Stated task >>
Consider the listing below. Extract exactly the lines from the line containing "build_front(black, root)" to the line containing "obj.parent = empty", both included.

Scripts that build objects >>
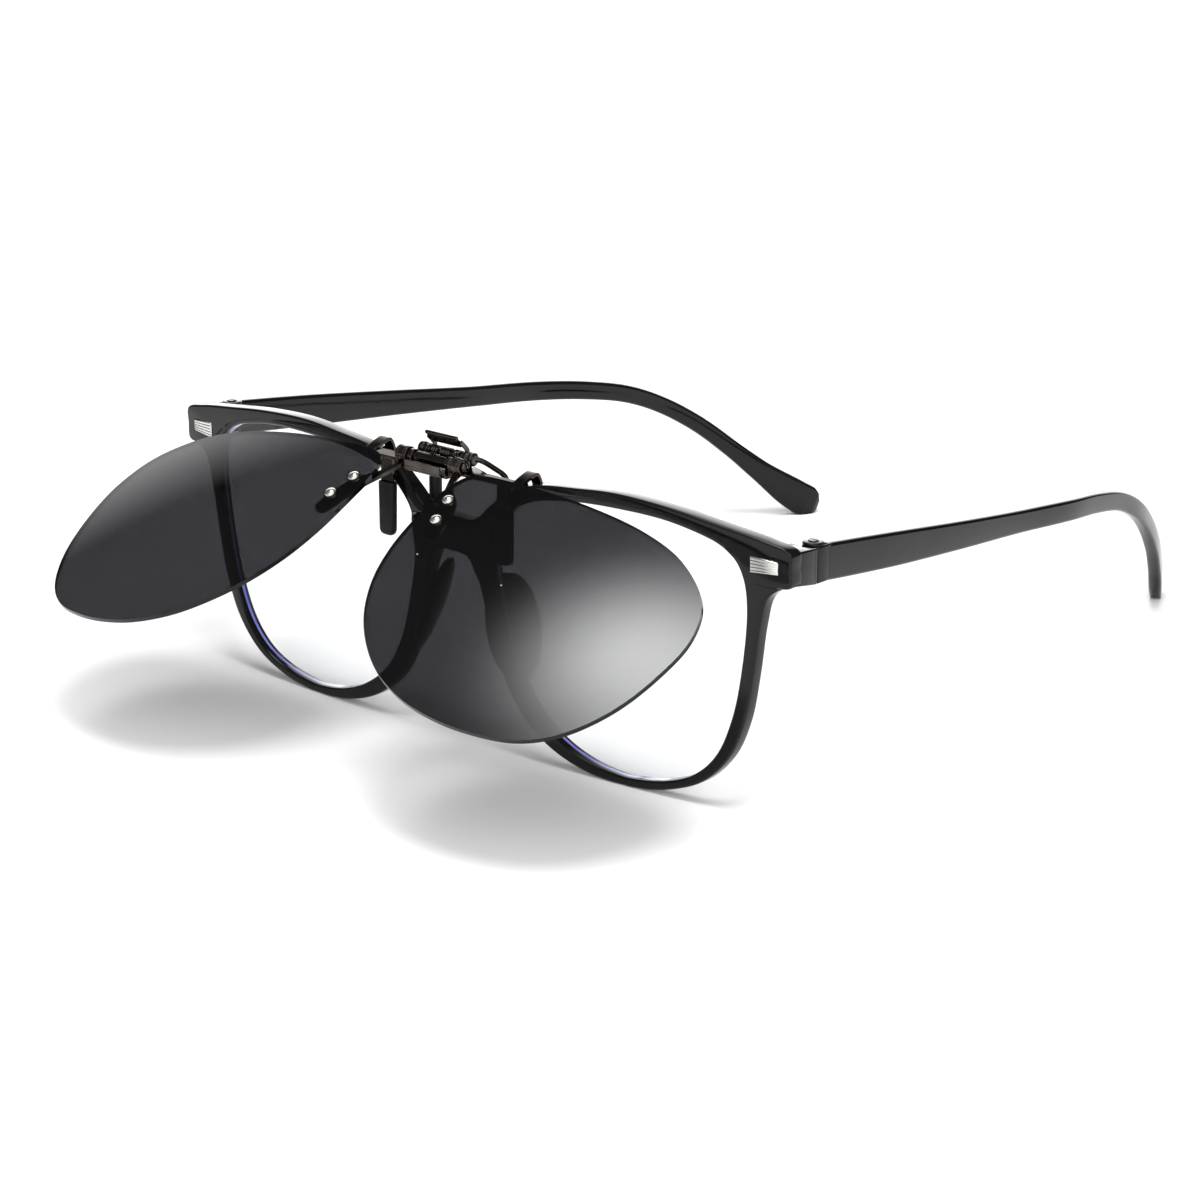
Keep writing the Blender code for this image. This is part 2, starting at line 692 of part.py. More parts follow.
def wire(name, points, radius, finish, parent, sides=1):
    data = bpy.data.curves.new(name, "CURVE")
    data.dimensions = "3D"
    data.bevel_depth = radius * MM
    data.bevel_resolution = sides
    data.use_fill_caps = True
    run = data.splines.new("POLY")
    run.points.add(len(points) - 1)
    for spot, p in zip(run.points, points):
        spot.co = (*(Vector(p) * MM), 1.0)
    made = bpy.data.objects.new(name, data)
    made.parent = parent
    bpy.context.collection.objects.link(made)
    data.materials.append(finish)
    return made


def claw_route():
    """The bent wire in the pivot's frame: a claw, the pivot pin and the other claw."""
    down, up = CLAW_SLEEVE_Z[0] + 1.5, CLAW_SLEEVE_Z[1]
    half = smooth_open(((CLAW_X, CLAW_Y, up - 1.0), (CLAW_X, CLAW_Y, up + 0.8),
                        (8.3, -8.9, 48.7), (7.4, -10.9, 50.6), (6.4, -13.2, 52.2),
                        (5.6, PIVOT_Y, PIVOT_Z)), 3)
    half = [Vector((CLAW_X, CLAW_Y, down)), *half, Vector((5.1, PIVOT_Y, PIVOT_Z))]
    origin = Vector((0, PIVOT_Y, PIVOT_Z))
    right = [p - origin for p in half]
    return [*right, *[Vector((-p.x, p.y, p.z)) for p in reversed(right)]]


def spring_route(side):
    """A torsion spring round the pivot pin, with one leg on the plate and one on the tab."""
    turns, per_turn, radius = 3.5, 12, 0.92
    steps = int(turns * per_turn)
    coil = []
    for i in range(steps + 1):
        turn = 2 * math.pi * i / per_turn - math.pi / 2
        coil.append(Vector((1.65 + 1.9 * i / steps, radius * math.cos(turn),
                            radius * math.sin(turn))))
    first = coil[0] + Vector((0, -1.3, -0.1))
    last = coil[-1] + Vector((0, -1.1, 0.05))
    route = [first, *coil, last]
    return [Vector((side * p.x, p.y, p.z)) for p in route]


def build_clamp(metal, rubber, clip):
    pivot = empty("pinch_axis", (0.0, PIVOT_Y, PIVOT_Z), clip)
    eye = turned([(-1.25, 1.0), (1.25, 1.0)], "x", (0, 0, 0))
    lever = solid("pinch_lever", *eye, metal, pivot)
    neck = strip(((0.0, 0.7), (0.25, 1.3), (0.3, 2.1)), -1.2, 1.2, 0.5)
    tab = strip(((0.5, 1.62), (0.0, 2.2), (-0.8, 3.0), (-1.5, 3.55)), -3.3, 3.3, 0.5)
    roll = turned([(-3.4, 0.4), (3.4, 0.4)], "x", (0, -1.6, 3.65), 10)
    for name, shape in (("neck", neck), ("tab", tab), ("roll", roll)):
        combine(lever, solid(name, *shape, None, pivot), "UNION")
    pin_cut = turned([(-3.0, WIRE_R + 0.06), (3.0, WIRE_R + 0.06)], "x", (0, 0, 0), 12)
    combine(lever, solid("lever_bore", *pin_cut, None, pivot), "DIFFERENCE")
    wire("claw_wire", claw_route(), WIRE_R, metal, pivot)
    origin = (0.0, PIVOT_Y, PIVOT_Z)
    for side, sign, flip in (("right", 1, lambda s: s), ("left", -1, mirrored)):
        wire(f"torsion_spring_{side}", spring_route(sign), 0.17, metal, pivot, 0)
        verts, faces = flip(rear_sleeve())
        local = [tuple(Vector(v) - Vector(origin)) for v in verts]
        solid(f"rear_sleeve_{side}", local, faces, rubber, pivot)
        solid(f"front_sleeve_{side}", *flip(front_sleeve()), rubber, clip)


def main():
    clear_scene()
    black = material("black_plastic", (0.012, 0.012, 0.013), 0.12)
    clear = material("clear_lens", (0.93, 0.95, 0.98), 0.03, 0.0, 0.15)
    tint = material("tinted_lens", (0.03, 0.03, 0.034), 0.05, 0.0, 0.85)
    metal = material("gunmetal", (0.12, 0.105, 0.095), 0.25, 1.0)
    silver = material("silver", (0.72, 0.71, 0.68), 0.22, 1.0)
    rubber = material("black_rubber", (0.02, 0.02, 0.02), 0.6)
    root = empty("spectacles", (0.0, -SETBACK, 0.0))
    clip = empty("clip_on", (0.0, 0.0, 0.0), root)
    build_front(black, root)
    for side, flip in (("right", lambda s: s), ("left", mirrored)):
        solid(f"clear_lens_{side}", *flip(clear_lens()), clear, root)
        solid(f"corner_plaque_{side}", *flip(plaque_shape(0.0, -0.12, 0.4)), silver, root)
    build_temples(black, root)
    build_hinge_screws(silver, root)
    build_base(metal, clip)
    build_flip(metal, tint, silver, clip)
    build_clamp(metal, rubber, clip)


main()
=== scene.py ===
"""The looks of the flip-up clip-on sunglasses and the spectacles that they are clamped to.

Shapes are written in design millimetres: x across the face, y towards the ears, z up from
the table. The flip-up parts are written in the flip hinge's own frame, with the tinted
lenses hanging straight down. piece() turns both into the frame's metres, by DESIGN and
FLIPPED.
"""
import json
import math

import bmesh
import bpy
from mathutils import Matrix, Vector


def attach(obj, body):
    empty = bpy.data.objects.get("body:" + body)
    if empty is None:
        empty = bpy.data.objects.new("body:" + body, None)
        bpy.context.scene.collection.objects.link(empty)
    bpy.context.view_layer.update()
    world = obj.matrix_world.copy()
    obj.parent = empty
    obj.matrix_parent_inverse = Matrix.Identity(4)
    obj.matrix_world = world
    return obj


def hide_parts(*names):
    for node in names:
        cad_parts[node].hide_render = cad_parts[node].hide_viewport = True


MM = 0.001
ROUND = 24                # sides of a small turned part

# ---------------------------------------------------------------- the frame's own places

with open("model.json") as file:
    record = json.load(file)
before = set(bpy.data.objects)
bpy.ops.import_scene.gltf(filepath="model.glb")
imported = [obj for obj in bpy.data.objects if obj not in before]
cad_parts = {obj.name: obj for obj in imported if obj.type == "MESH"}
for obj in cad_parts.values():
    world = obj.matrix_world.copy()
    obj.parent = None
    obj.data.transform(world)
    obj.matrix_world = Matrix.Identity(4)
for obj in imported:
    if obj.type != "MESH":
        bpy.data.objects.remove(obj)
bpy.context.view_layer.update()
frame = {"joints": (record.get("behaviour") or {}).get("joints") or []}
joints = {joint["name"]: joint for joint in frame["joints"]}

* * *

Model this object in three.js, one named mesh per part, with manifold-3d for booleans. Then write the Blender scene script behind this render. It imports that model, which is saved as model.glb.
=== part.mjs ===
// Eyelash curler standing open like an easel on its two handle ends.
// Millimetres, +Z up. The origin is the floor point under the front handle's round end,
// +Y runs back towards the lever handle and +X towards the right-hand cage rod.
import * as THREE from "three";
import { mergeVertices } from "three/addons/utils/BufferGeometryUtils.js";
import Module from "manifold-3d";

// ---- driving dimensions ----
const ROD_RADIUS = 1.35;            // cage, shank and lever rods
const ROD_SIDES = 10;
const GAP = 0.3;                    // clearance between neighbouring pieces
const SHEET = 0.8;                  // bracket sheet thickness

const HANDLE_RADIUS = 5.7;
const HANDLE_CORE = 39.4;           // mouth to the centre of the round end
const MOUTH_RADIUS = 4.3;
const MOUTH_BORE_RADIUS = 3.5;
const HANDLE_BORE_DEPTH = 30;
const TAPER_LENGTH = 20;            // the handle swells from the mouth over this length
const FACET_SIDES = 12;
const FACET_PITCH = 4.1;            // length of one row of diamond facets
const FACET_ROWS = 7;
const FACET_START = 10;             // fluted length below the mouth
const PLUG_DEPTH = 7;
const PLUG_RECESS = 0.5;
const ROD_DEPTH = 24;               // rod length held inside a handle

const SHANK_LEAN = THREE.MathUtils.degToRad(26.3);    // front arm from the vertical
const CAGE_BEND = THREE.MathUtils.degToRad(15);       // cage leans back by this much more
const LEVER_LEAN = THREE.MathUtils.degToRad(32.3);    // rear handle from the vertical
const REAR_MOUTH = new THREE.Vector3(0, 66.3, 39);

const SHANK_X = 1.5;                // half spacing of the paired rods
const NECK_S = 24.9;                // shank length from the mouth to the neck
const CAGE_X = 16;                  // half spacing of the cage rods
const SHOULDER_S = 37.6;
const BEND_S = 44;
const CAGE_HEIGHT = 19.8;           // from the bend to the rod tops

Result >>
    build_front(black, root)
    for side, flip in (("right", lambda s: s), ("left", mirrored)):
        solid(f"clear_lens_{side}", *flip(clear_lens()), clear, root)
        solid(f"corner_plaque_{side}", *flip(plaque_shape(0.0, -0.12, 0.4)), silver, root)
    build_temples(black, root)
    build_hinge_screws(silver, root)
    build_base(metal, clip)
    build_flip(metal, tint, silver, clip)
    build_clamp(metal, rubber, clip)


main()
=== scene.py ===
"""The looks of the flip-up clip-on sunglasses and the spectacles that they are clamped to.

Shapes are written in design millimetres: x across the face, y towards the ears, z up from
the table. The flip-up parts are written in the flip hinge's own frame, with the tinted
lenses hanging straight down. piece() turns both into the frame's metres, by DESIGN and
FLIPPED.
"""
import json
import math

import bmesh
import bpy
from mathutils import Matrix, Vector


def attach(obj, body):
    empty = bpy.data.objects.get("body:" + body)
    if empty is None:
        empty = bpy.data.objects.new("body:" + body, None)
        bpy.context.scene.collection.objects.link(empty)
    bpy.context.view_layer.update()
    world = obj.matrix_world.copy()
    obj.parent = empty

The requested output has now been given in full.